A inteligência de Nizan parece estar a serviço de um grande rancor, e suas análises têm algo de melodramático e acusatório, tanto mais quanto querem ser desenganadas e lúcidas. Sartre é cruel onde Nizan é brutal, e mais engenhoso e ácido ao desvendar o "mecanismo" por trás de cada comportamento humano. Para Nizan, o mecanismo externo -o capital- faz de cada pessoa a quem escraviza um objeto lamentável, digno de um ódio punitivo e reparador. Para Sartre, trata-se de ver de que modo o mecanismo interno de cada pessoa se adapta ou rejeita, com doses de honestidade ou de mau-caratismo, ao mundo das conveniências exteriores. Sartre se diverte e não se poupa da análise, enquanto Nizan desabafa sem parecer estar falando de si mesmo.
"Áden, Arábia" termina com fórmulas terríveis: depois de encontrar na Arábia sua velha e detestada Europa, decide-se: "Vou viver entre os inimigos. Que nenhuma de nossas ações seja isenta de cólera. É preciso não ter medo de odiar. É preciso não se envergonhar de ser fanático". Depois de escrito o livro, Nizan se alinhou ao Partido Comunista Francês, a quem serviu com fidelidade até o pacto germano-soviético de 1939. Abandonando o partido, foi estigmatizado como "traidor". Sartre discute essa questão no prefácio que escreveu em 1960 (quando seu próprio período de namoro com os comunistas já havia terminado).
Faltam à edição notas que explicassem um pouco esse contexto, para não falar da série de nomes bem pouco conhecidos do leitor brasileiro. Figuras como Évariste Galois, Daladier, Pinay, François-Poncet pululam pelo livro, só menos frequentes do que os erros de tradução. Eis que o azedume de Nizan vai contaminando o resenhista.

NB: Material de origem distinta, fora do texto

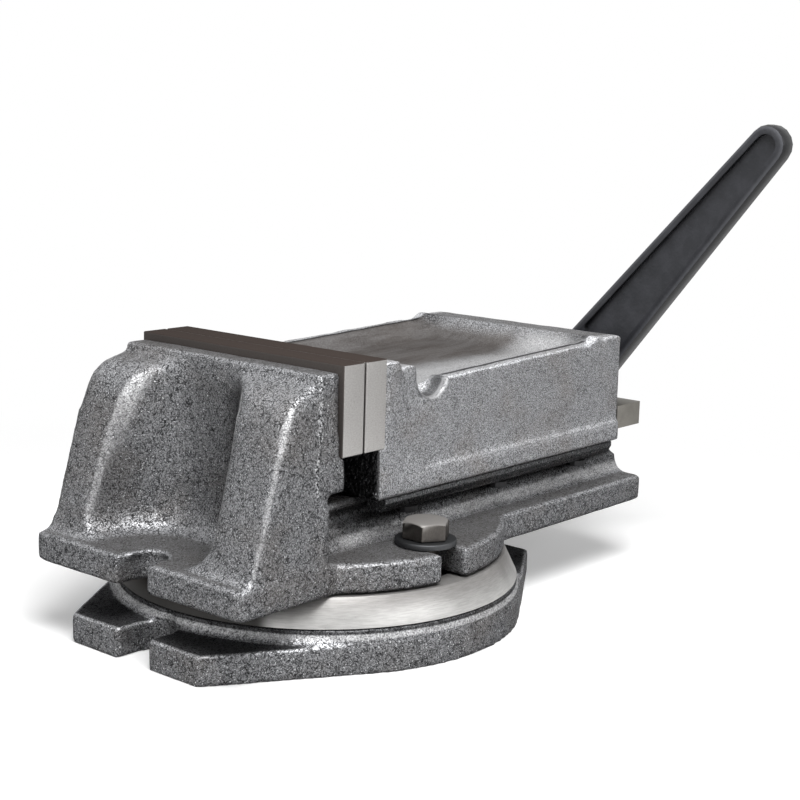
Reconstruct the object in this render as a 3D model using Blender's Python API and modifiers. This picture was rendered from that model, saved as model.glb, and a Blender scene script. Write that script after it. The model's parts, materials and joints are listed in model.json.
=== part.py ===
"""Machine vise on a swivel base, 125 mm jaws, modelled piece by piece.

Units are metres and +Z is up. The origin is on the swivel axis at the underside of the base.
+X runs along the screw, from the fixed jaw towards the crank handle.
"""

import math

import bmesh
import bpy
from mathutils import Matrix, Vector

# Clearances between pieces
SEAT_GAP = 0.0003          # between pieces that are bolted or rest together
TURNING_GAP = 0.0001       # radial, where one piece turns inside another
PASSING_GAP = 0.0012       # radial, round a screw that only passes through
OVERSHOOT = 0.002          # how far a cutting tool runs past the piece it cuts
BURY = 0.0005              # how far a joined lump reaches into its neighbour
WELD = 0.000002            # points closer than this are one point

# Jaw width, and how far the other widths stand in or out from it on each side
JAW_WIDTH = 0.125
SIDE_INSET = 0.0025        # sides of the movable jaw, from the plates' ends
FLANGE_INSET = 0.0005      # its flange, from the plates' ends
FOOT_PROUD = 0.0025        # the foot, from the plates' ends
BED_INSET = 0.0116         # the bed, from the movable jaw's sides
TRAY_RAIL = 0.0055         # width of the rail along each side of the tray
POCKET_RIB = 0.024         # width of the fixed jaw's ribs at the foot
FIXED_DRAFT = 0.0048       # taper of the fixed jaw's sides
KEEPER_SCREW_INSET = 0.0054
CLAMP_PROUD = 0.005        # the clamp bolts' axis, from the foot's sides
PLATE_SCREW_INSET = 0.0305   # the jaw plates' screws, from the plates' ends
BEARING_SCREW_INSET = 0.020

# Half widths that follow from these
JAW_SIDE = JAW_WIDTH / 2 - SIDE_INSET
FLANGE_SIDE = JAW_WIDTH / 2 - FLANGE_INSET
FOOT_HALF_WIDTH = JAW_WIDTH / 2 + FOOT_PROUD
BED_HALF_WIDTH = JAW_SIDE - BED_INSET
TRAY_HALF_WIDTH = JAW_SIDE - TRAY_RAIL
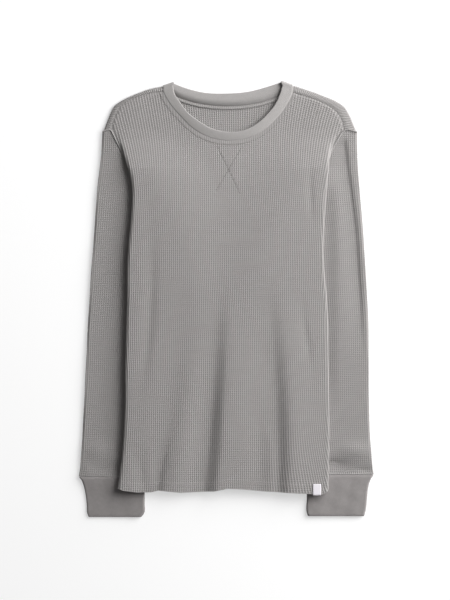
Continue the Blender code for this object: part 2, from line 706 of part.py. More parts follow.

Antes de interromper, cabe observar que um texto de tal radicalismo, numa época tão propensa à conformidade e à concertação, é leitura salutar, até pelo espanto que provoca.


Áden, Arábia
176 págs., R$ 24,00 de Paul Nizan. Tradução de Bernadette Lyra. Ed. Estação Liberdade (r. Dona Elisa, 116, CEP 01155-030, São Paulo, SP, tel. 0/xx/11/3661-2881).